------ EXTRACTED ENTRIES ------

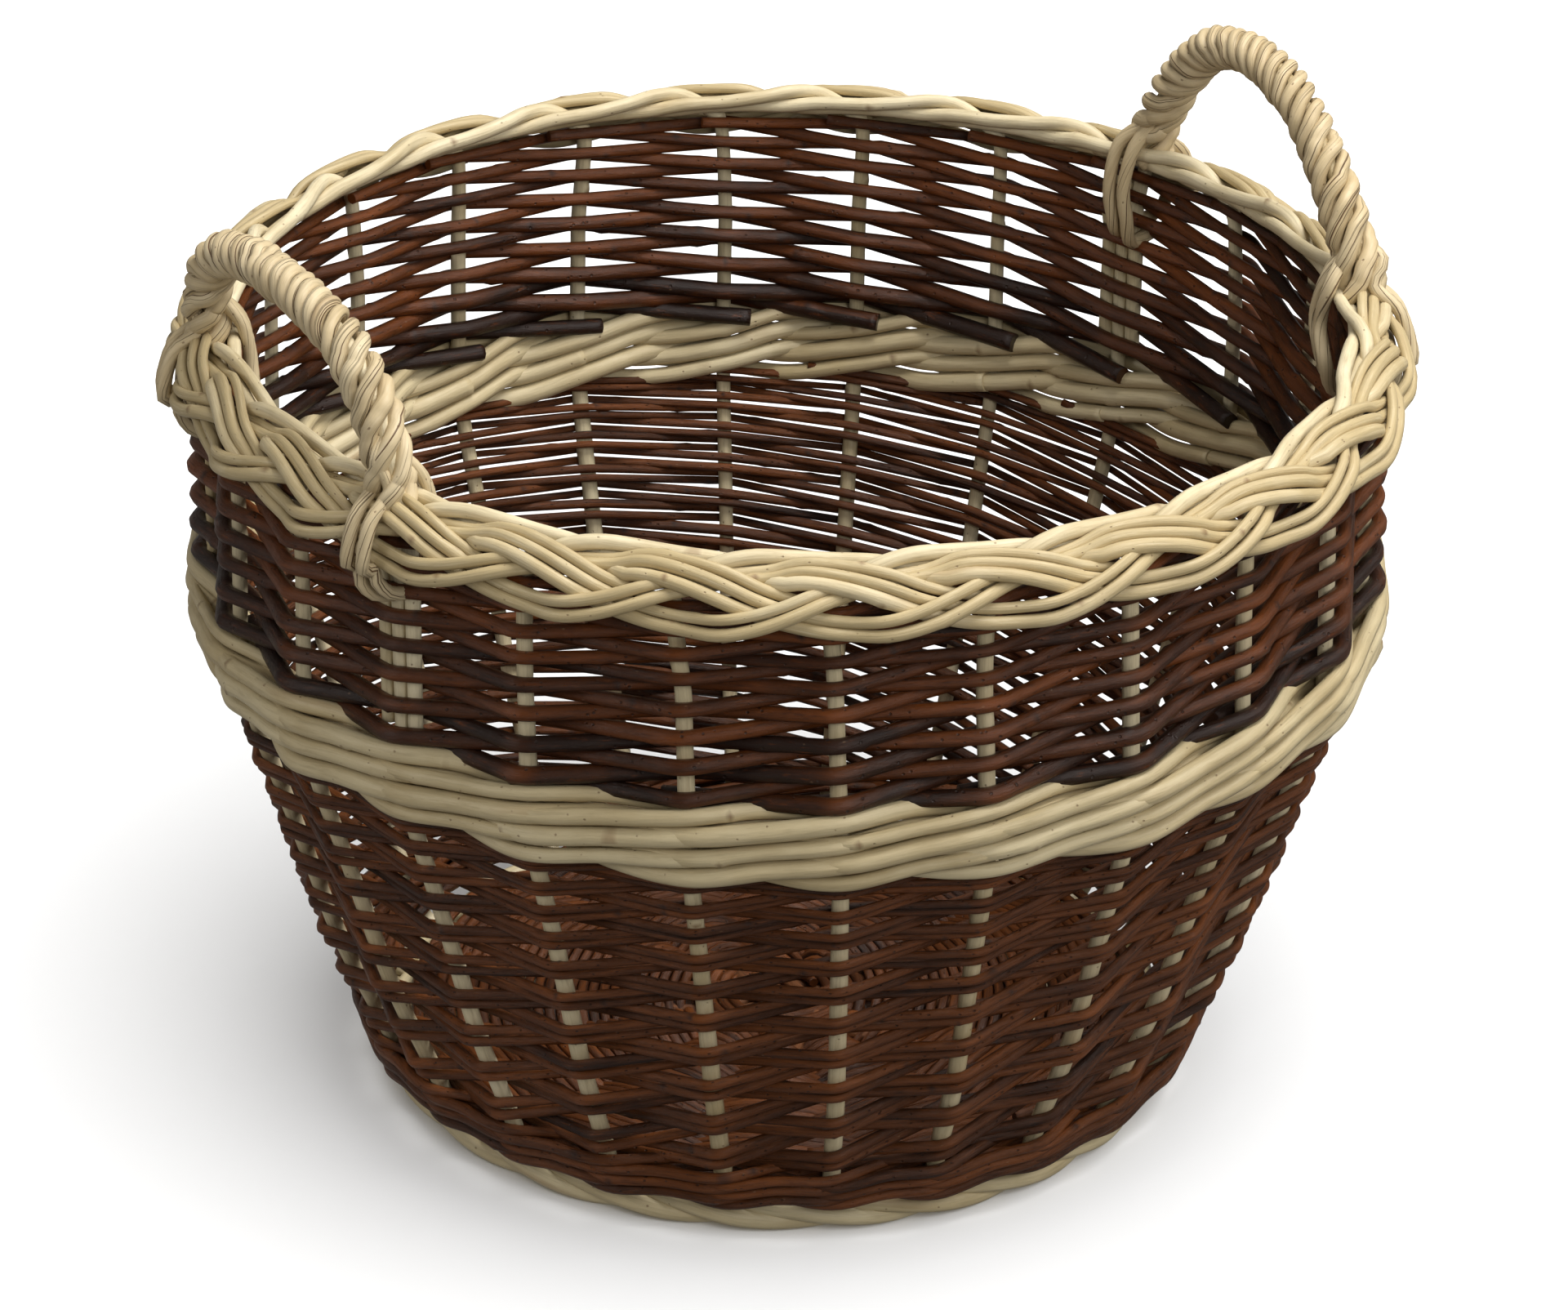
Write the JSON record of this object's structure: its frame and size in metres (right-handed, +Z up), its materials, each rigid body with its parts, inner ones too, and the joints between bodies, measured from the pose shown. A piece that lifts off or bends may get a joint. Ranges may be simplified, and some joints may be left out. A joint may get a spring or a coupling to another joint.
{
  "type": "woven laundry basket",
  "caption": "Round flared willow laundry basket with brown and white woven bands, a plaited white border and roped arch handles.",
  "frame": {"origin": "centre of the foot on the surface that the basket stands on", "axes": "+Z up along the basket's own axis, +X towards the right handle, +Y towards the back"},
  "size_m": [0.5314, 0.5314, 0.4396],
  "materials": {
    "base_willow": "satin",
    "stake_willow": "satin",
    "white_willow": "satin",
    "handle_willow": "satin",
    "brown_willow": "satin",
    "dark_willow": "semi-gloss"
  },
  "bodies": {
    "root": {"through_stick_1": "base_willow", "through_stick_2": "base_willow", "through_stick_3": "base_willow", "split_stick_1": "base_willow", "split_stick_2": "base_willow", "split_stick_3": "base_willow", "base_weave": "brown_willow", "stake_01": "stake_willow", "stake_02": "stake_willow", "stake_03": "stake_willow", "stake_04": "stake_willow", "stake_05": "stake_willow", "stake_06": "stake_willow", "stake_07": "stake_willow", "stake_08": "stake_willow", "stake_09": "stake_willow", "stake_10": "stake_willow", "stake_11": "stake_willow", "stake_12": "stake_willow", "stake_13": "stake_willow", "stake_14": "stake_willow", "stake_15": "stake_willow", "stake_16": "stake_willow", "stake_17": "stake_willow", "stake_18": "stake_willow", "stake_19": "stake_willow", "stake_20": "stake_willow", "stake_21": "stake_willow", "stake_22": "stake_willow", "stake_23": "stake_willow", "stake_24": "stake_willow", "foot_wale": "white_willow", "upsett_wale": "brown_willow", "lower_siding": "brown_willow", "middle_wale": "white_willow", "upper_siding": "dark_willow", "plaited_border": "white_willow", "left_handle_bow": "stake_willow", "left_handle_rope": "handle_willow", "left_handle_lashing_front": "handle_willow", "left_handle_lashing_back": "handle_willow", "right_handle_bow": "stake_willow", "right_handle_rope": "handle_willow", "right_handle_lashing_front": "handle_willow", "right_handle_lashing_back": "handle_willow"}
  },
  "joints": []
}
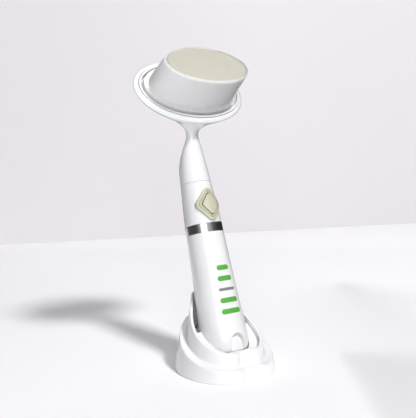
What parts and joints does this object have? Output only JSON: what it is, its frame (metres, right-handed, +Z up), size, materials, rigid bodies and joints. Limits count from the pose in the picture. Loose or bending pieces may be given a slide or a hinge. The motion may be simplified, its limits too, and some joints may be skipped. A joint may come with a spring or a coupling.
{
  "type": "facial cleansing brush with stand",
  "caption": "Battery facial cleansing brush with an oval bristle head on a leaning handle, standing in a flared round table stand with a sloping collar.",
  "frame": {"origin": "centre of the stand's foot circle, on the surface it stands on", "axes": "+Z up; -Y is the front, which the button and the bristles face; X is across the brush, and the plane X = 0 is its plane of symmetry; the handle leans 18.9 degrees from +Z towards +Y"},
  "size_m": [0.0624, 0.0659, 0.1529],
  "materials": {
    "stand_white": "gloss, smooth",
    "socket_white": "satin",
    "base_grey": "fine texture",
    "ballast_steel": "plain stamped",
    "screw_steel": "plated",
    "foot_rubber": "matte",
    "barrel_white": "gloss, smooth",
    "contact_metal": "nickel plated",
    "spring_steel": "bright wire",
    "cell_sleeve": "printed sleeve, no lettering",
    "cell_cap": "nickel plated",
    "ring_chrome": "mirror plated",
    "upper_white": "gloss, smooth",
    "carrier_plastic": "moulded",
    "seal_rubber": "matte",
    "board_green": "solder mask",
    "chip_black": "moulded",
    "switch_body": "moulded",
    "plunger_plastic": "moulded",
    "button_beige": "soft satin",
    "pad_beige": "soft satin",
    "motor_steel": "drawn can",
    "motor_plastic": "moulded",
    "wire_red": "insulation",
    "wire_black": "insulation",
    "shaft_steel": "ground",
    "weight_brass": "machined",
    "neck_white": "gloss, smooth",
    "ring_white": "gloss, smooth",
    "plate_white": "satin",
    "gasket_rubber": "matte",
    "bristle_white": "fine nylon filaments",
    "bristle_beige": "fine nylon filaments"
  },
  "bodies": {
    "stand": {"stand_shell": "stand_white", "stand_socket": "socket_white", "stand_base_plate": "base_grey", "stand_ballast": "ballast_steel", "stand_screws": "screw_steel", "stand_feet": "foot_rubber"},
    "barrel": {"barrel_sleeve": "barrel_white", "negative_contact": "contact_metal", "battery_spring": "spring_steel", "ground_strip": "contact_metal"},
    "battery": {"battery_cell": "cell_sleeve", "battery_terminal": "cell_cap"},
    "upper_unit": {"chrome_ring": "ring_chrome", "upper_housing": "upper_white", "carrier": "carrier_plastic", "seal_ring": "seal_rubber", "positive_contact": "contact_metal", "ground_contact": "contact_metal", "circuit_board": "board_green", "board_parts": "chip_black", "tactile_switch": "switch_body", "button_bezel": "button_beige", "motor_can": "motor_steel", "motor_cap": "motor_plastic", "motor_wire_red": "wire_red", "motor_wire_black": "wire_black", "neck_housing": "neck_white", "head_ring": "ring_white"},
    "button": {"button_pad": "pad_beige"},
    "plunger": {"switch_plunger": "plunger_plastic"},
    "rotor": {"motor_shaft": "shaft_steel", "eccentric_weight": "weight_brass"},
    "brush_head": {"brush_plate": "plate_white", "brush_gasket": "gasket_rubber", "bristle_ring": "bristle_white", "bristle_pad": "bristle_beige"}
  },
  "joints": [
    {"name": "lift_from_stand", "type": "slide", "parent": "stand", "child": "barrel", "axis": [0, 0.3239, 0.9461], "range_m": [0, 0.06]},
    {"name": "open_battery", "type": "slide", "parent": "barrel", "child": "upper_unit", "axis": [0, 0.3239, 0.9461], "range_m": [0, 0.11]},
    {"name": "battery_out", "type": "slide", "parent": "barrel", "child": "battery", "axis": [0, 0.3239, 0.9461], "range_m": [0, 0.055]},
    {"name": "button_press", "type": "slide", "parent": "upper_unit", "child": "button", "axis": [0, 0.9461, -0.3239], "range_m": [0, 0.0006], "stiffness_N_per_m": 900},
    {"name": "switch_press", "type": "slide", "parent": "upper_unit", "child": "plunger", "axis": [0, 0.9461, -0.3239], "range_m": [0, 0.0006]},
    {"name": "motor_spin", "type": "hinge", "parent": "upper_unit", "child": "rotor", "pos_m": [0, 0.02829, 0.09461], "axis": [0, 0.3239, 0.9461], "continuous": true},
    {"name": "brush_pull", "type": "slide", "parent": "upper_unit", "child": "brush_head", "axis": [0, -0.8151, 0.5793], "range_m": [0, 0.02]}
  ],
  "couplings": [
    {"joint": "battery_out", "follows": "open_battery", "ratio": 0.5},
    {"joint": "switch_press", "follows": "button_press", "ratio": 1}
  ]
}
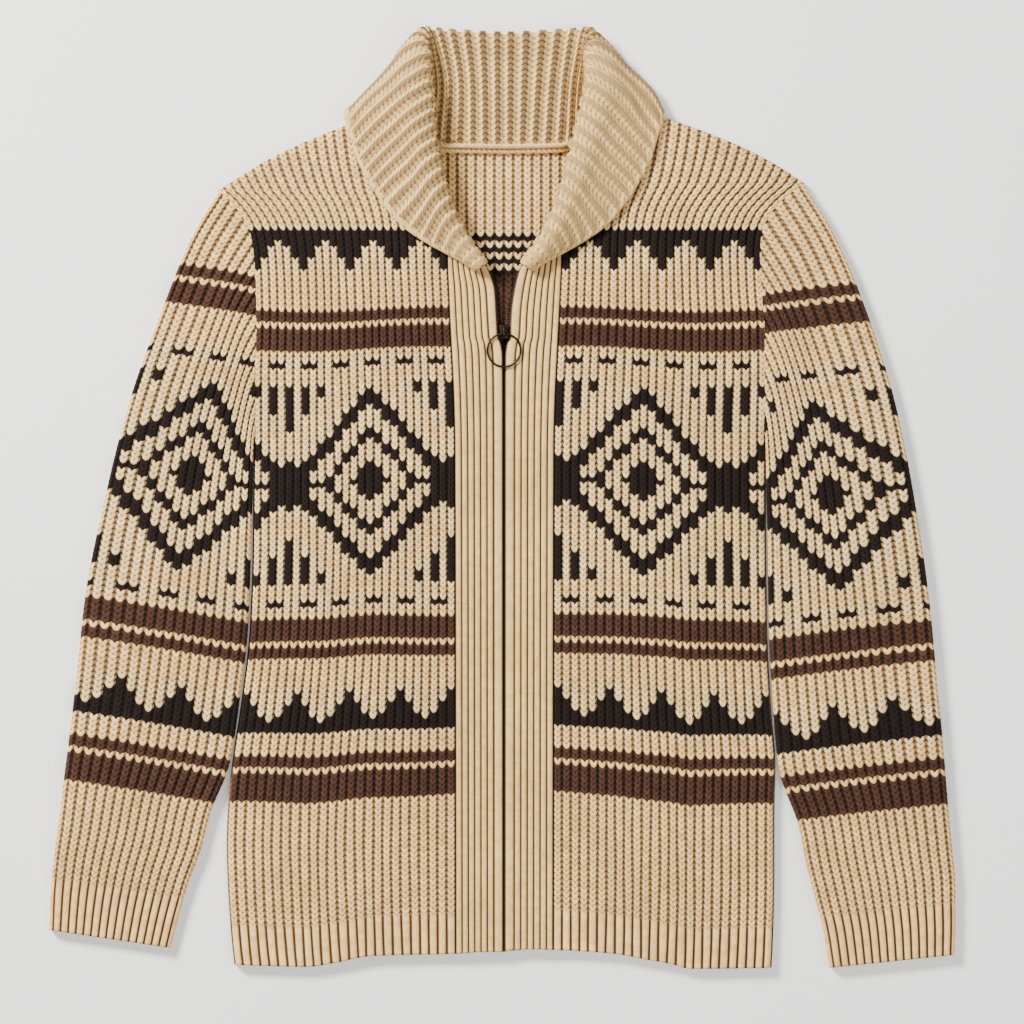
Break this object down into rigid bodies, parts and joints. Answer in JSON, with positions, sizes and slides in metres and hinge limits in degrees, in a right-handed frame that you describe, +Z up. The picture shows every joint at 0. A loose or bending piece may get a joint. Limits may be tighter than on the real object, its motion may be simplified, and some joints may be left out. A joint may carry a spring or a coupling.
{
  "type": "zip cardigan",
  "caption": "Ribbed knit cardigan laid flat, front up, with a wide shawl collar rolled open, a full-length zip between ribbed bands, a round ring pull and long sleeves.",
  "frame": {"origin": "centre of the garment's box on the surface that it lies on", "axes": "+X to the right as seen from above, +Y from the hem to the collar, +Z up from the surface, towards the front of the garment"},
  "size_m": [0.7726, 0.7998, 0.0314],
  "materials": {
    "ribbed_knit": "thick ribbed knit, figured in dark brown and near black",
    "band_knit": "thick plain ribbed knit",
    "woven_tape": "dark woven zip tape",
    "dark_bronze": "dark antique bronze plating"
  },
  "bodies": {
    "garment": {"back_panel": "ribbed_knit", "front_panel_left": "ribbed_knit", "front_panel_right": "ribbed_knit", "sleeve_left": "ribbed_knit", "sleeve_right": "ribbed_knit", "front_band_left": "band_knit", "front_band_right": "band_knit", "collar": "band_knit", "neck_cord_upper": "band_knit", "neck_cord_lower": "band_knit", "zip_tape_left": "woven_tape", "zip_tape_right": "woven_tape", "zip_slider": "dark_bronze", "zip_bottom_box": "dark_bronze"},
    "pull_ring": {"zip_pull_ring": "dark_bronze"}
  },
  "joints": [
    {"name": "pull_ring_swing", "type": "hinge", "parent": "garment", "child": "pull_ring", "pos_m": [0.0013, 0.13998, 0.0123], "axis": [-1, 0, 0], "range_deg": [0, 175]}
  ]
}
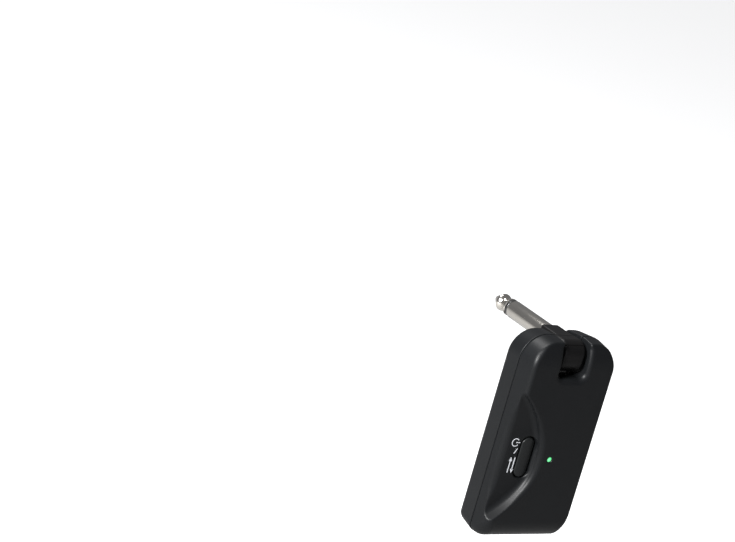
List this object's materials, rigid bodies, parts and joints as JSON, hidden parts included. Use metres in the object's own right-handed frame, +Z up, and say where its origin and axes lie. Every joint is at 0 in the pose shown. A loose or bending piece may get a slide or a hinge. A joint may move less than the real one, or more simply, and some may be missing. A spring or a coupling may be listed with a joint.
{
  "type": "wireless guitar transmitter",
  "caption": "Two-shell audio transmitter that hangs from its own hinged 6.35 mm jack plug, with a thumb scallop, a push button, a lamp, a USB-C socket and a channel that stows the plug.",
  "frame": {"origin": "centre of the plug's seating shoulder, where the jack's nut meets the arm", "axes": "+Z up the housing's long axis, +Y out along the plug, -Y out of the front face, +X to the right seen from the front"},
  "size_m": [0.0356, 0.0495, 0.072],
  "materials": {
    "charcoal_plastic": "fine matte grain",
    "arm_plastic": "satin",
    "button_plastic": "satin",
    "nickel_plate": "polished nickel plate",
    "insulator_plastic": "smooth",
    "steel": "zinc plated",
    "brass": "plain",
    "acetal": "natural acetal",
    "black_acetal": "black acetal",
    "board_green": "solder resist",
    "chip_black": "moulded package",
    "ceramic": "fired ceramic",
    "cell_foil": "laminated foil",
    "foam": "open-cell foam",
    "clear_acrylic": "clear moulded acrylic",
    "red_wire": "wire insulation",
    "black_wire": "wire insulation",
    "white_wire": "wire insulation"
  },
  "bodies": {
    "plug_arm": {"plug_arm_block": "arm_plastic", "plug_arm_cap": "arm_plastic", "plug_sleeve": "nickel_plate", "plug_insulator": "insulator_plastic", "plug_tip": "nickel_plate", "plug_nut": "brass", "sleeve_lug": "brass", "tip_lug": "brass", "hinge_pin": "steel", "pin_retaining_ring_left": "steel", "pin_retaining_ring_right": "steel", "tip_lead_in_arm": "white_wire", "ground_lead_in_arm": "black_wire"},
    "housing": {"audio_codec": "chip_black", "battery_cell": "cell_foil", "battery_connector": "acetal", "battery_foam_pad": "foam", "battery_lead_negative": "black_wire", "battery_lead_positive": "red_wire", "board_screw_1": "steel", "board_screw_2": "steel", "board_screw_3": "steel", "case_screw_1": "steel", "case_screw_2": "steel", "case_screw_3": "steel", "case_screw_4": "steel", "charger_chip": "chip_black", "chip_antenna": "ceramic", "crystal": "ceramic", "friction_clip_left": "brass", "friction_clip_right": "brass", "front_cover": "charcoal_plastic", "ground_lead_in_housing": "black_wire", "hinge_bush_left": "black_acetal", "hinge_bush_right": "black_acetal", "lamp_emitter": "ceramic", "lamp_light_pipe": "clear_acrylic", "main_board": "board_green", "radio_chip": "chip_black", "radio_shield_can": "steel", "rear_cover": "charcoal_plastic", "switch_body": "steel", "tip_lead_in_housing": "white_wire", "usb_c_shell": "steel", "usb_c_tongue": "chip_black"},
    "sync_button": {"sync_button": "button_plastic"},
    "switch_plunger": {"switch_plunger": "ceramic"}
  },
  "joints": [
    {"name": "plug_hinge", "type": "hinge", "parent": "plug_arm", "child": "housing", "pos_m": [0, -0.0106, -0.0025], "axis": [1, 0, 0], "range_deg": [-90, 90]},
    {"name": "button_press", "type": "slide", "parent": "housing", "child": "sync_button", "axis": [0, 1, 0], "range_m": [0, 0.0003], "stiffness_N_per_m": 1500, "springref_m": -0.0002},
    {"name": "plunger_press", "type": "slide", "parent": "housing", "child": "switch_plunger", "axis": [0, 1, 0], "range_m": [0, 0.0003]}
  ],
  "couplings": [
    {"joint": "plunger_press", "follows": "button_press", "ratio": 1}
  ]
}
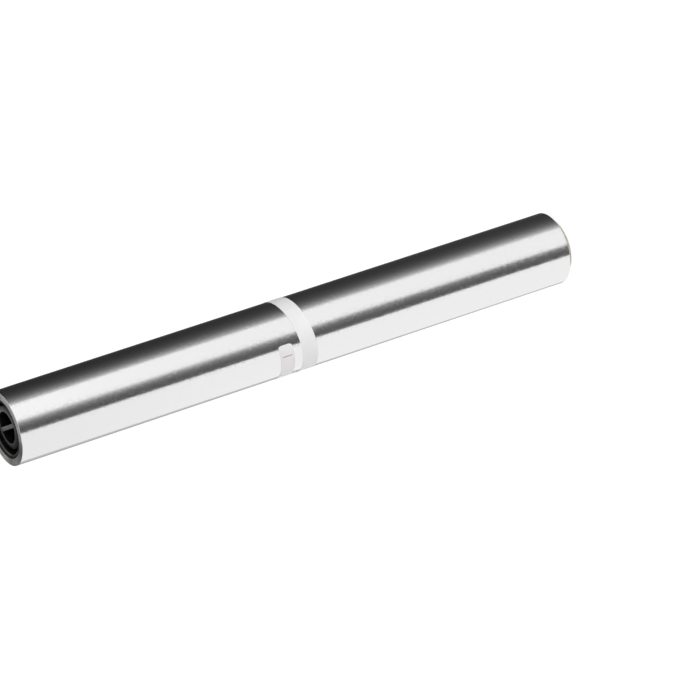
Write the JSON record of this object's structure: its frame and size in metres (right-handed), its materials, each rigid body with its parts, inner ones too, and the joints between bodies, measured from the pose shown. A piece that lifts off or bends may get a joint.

------

WRITTEN PROBLEM: Look through the listing and extract every line with "inner" in it.

FINISHED TASK:
Write the JSON record of this object's structure: its frame and size in metres (right-handed, +Z up), its materials, each rigid body with its parts, inner ones too, and the joints between bodies, measured from the pose shown. A piece that lifts off or bends may get a joint. Ranges may be simplified, and some joints may be left out. A joint may get a spring or a coupling to another joint.
Write the JSON record of this object's structure: its frame and size in metres (right-handed), its materials, each rigid body with its parts, inner ones too, and the joints between bodies, measured from the pose shown. A piece that lifts off or bends may get a joint.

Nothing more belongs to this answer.